Paper short abstract:
In this paper, I will critically examine Ōmori Shōzō's theory of the past and point out some essential difficulties it faces. Starting from this analysis, I will further seek to develop an alternative approach to the thematic of the past.
Paper long abstract:
Philosopher Ōmori Shōzō 大森荘蔵 (1921-1997) developed in his later years a "recollection theory of the past" (想起過去説), which has formed a background for contemporary Japanese discourse on history and narrative. In this paper, through a critical reading of this theory of Ōmori, I will point out some essential difficulties it faces and thereby suggest a new approach to the thematic of the past.
Rejecting the conventional view of recollection as a reproduction of past perception, Ōmori argues that recollection is a linguistic experience - mediated by the past tense of the verb - that entirely differs in nature from perception. On this basis, he sets forth the anti-realist thesis that the past does not exist independently of recollection, but resides precisely in the linguistic meaning of recollection, or, briefly put, that "to be past is to be recollected."
A close inspection shows, however, that Ōmori's argument not only focuses on the concept of the past as recollected, but also contains the notion that "the past has disappeared without trace" - a notion which is in discord with the former. Furthermore, in contrasting recollection and perception as two heterogeneous modes of experience, he unwittingly introduces past perception as something past and yet perceptual, thus not linguistically recollected. In this way, Ōmori's theory of the past becomes undermined from within by the very ideas designed to support its position.

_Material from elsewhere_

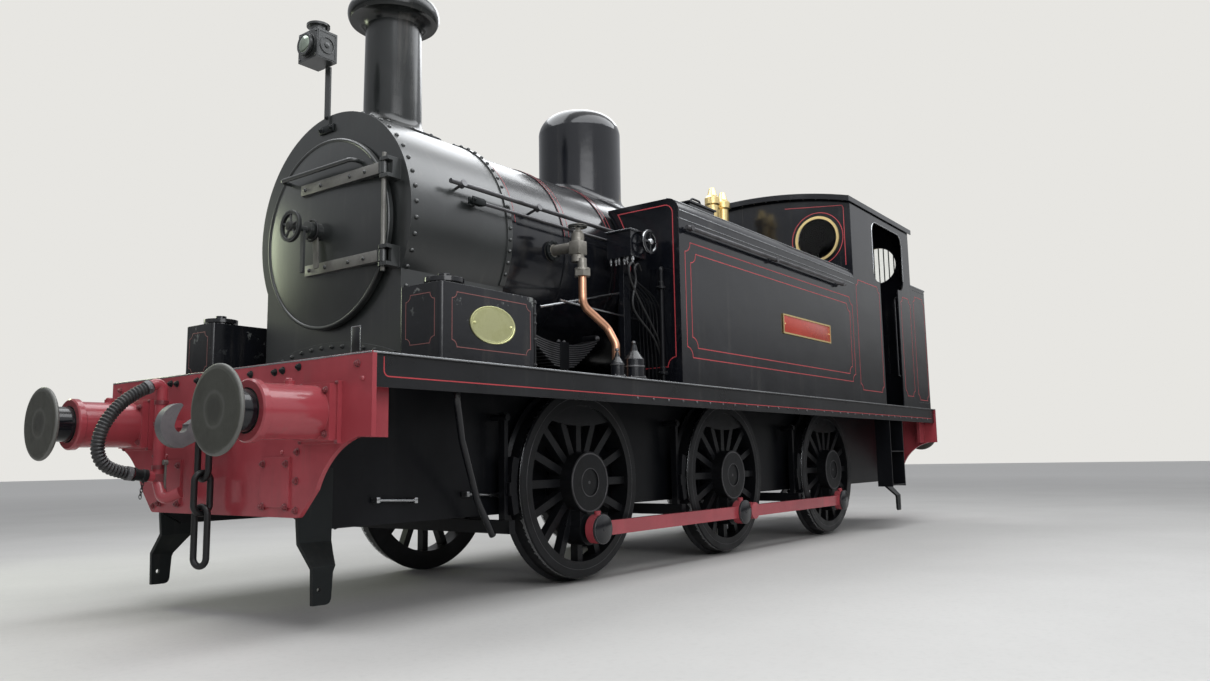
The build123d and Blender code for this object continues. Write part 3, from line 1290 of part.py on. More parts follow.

This aporia of Ōmori's theory may be reconceived, however, as a starting point for developing an alternative view of the past. My analysis shows how the generality of linguistic recollection (e.g. a recollected pain) stands in a dynamic conflict with the singularity of the past event (e.g. that pain beyond recollection). That is, a recollection is surpassed by a singular past event, which in turn is reappropriated by a new recollection, and this alternation between the two poles may indefinitely repeat itself.